Meddlesome and self-important, Steinbrenner fired 20 managers in his first 23 years and gave generous if usually unwanted advice to players and staff. He loved trades and pursuing free agents. Hitting the jackpot early with Reggie Jackson and Catfish Hunter, Steinbrenner thought himself to have the golden touch. He went on to sign too many players who didn’t pan out, meanwhile trading talented prospects from the team’s farm system for familiar but not necessarily useful veterans.

In 1990, after a decade of proprietary harassment and bad personnel moves and with the once-vaunted Yankee farm system in disarray, the team finished last in the American League. That terrible year did feature a stroke of fortune: Major League Baseball suspended Steinbrenner for two years as punishment for his ties to a gambler. That slap on the wrist emancipated Pennington’s heroes Buck Showalter and Gene Michael, that year’s manager and general manager. The pair set to work restoring morale, rebuilding the minors, and nursing prospects like Mariano Duncan and Derek Jeter, whose lackluster early showings had led many colleagues to give up on them.

By 1993 the Yankees were winners. They did even better in 1994, when a strike nixed the postseason. By now Steinbrenner was back, seemingly reviving the bad old days, when, following the Yankees’ 1995 playoff loss, he fired Showalter and the cream of the minor league staff. The boss’s meddling waned, however, and he drifted into dementia.
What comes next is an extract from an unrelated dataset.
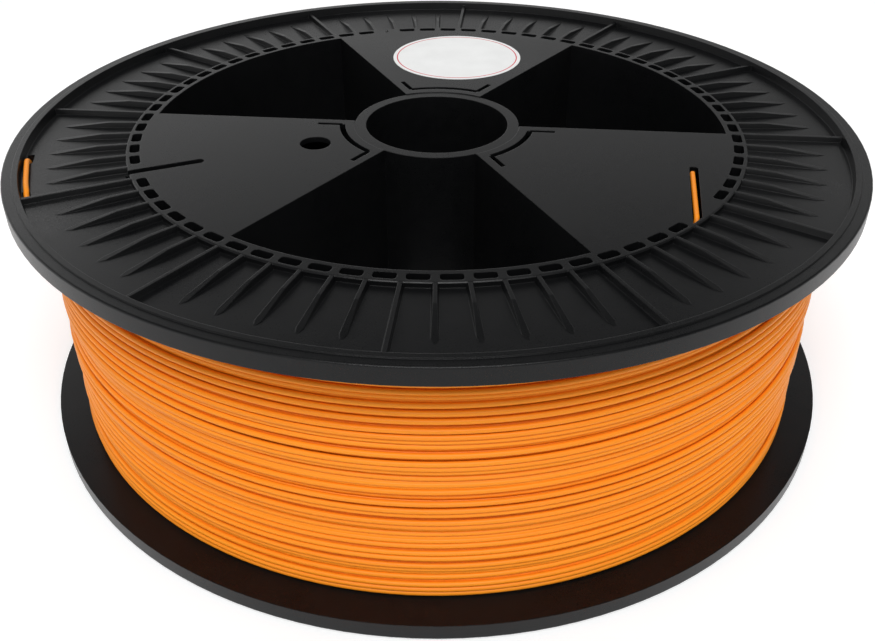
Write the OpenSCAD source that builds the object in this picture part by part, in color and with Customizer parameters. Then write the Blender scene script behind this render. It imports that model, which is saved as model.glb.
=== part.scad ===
// Large two-part filament spool with its strand, lying flat on its lower rim.
// The spool's axis is +Z and the origin is on the axis, level with the lower rim.
// Both halves are the same moulding: the lower one is the upper one turned over about its third web.

/* [Spool] */
// Outer diameter of both flanges
flange_d = 300; // [290:1:310]
// Width over both rims
width = 101; // [90:0.5:120]
// Direction of the first web, from +X
turn = 84.8; // [0:0.1:119.9]

/* [Rim] */
// Height from the flange's inner face to the top of the rim
rim_h = 6.2; // [5:0.1:9]
// Thickness of the flange plate
plate_t = 3.1; // [2:0.1:4]
// Radial width of the rim's lip, at its top
lip_w = 5.3; // [4:0.1:7]
// Radial run of the lip's drafted inner wall
lip_run = 0.5; // [0.2:0.1:2]
// Radial width of the raised crown on the lip's inner edge
crown_w = 2; // [1:0.1:2.8]
// Height of the crown over the outer part of the lip
crown_rise = 0.4; // [0.2:0.05:1]
// Rounding of the rim's outer top edge
rim_round = 0.6; // [0.3:0.1:1.2]
// Drop from the rim's top to the webs and the ring of slots
deck_drop = 1.25; // [0.5:0.05:2]

/* [Barrel] */
// Outer diameter of the barrel that carries the winding
barrel_d = 220.8; // [200:0.2:230]
// Thickness of the barrel's outer wall
barrel_wall = 1.3; // [1:0.05:2]
// Thickness of the barrel's inner wall
inner_wall = 1.5; // [1:0.05:2.5]
// Cells, slots and ribs around the barrel
cell_count = 72; // [48:12:96]
// Width of a slot, which is also the clear space between the barrel's walls
slot_w = 3.45; // [2.5:0.05:4]
// Length of a slot
slot_l = 6.9; // [3:0.1:7.2]
// Corner radius of a slot
slot_round = 1.1; // [0.5:0.1:1.2]
// Chamfer of the ring's outer edge
ring_chamfer = 0.35; // [0.1:0.05:0.6]

/* [Flange ribs] */
// Thickness of the ribs at their foot
rib_t = 2.2; // [1.4:0.1:3]
// Thickness of the ribs at their top, which is less for the draft
rib_top_t = 1.2; // [0.8:0.1:1.4]
// One rib in this many runs out to the rim
long_rib_every = 6; // [3:1:12]
// Length of a short rib at full height
rib_flat = 10; // [4:0.5:12]
// Length of its slope down to the flange
rib_slope = 16.4; // [8:0.1:18]
// Length of its pointed nose
rib_nose = 3.4; // [1:0.1:6]

/* [Webs] */
// Angle between the radial lines beside a web
web_angle = 60; // [45:1:75]
// Inset of a web's edges from those radial lines
web_inset = 0.9; // [0.2:0.1:2]
// Thickness of the web plates
web_t = 2; // [1.5:0.1:3]
// Thickness of the walls under a web's edges
web_wall = 2; // [1.5:0.1:2.5]

/* [Hub] */
// Diameter of the bore
bore_d = 51.9; // [50.5:0.1:53]
// Wall of the hub tube
hub_wall = 4; // [3:0.1:5]
// Drop from the webs to the end face of the hub tube
hub_drop = 0.25; // [0.1:0.05:1]
// Diameter of the drive hole
drive_d = 10.9; // [10:0.1:11]
// Distance of the drive hole from the axis
drive_r = 46.4; // [44:0.1:48]
// Angle from the second web's middle back to the drive hole
drive_turn = 1.4; // [-5:0.1:5]

/* [Spring tongues] */
// Distance from the hub tube to the cut round a tongue's free end
tongue_gap = 3.45; // [2:0.05:5]
// Radial width of the cut round a tongue's free end
tongue_cut = 2.1; // [1.5:0.1:3]
// Width of the cuts along a tongue's sides
side_cut = 1.8; // [1:0.1:2]
// Distance from a web's edge to the middle of a side cut
side_inset = 3.85; // [3.2:0.05:5]
// Length of a side cut past the tongue's free end
side_l = 9; // [5:0.5:14]

/* [Pegs] */
// Diameter of the pegs that align the halves
peg_d = 6; // [4:0.2:8]
// Length of a peg past the joint
peg_l = 6; // [4:0.5:8]
// Wall round a peg's socket
peg_wall = 2; // [1.5:0.1:3]
// Angle from a web's middle to its peg and to its socket
peg_turn = 12; // [8:1:16]
// Clearance round a peg
peg_gap = 0.15; // [0.1:0.05:0.3]

/* [Strand slits] */
// Width of the radial slit in the second web
radial_w = 3.3; // [2:0.1:4]
// Length of the radial slit
radial_l = 25.1; // [16:0.1:30]
// Angle from the second web's middle back to the radial slit
radial_turn = 2.5; // [0.5:0.5:6]
// Width of the narrow slit in the ring
narrow_w = 1.4; // [1:0.1:2]
// Length of the narrow slit outside the barrel
narrow_l = 2.2; // [1:0.1:4]
// Angle from the first web's middle to the narrow slit
narrow_turn = 17.5; // [8:0.5:24]
// Length of the slanted slit in the third web
slant_l = 38.2; // [32:0.1:45]
// Angle from the third web's middle back to the slanted slit's outer end
slant_turn = 8.3; // [6:0.1:12]
// Angle between the slanted slit and the radius through its outer end
slant_lean = 56.9; // [45:0.1:62]
// Clearance on each side of the strand in the slanted slit
slant_gap = 0.62; // [0.1:0.02:0.8]

/* [Filament] */
// Diameter of the strand
wire_d = 1.75; // [1.5:0.05:3]
// Depth of the winding on the barrel
wound_h = 29.1; // [8:0.1:29.5]
// Loops in the outer layer
loops = 24; // [12:1:24]
// Clearance round the strand and the winding
fit_gap = 0.3; // [0.2:0.05:0.4]
// Distance of the start hole's middle from the flange's inner face
start_drop = 2.8; // [2.2:0.1:4]
// Length of the strand inside the winding's start hole
start_l = 5; // [3:0.5:10]
// Distance between the ends of the slanted slit and of the strand in it
start_tip = 1.8; // [1.2:0.1:5]
// How far the strand's end lies out of the middle of the slanted slit
start_aside = 0.35; // [0:0.05:0.4]
// Angle from the first web's middle to the hole where the strand comes out
exit_turn = 106.4; // [102:0.1:110]
// Angle between the two holes of the free end
exit_span = 11.6; // [10:0.1:12]
// Distance from the lip's foot to the middle of these holes
exit_inset = 1.5; // [1.3:0.1:3]
// Length of these holes
exit_hole_l = 7.2; // [6:0.1:7.4]

/* [Label] */
// Diameter of the blank round label
label_d = 54; // [30:1:60]
// Thickness of the label
label_t = 0.15; // [0.1:0.05:0.5]
// Distance of the label's middle from the axis
label_r = 71.2; // [60:0.1:75]
// Angle from the first web's middle back to the label's middle
label_turn = 1.65; // [-5:0.05:5]

/* [Hidden] */
$fn = 128;
cut = 1;          // how far a cutting solid runs past the face that it cuts
hair = 0.3;       // step that keeps two faces from lying in one plane
black = [0.2, 0.2, 0.21];
orange = [1, 0.5, 0.13];
white = [0.92, 0.92, 0.9];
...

When the team won the 1996 World Series, most Americans resumed the tradition of Yankee-hating. After 20 years of regular first-place finishes, they have no reason to give it up.

Pennington has done his homework, delivering color, anecdotes, baseball expertise, personal experience, and plenty of ink about Steinbrenner, an unpleasant character with no influence over the nation or our personal welfare and therefore fun to read about.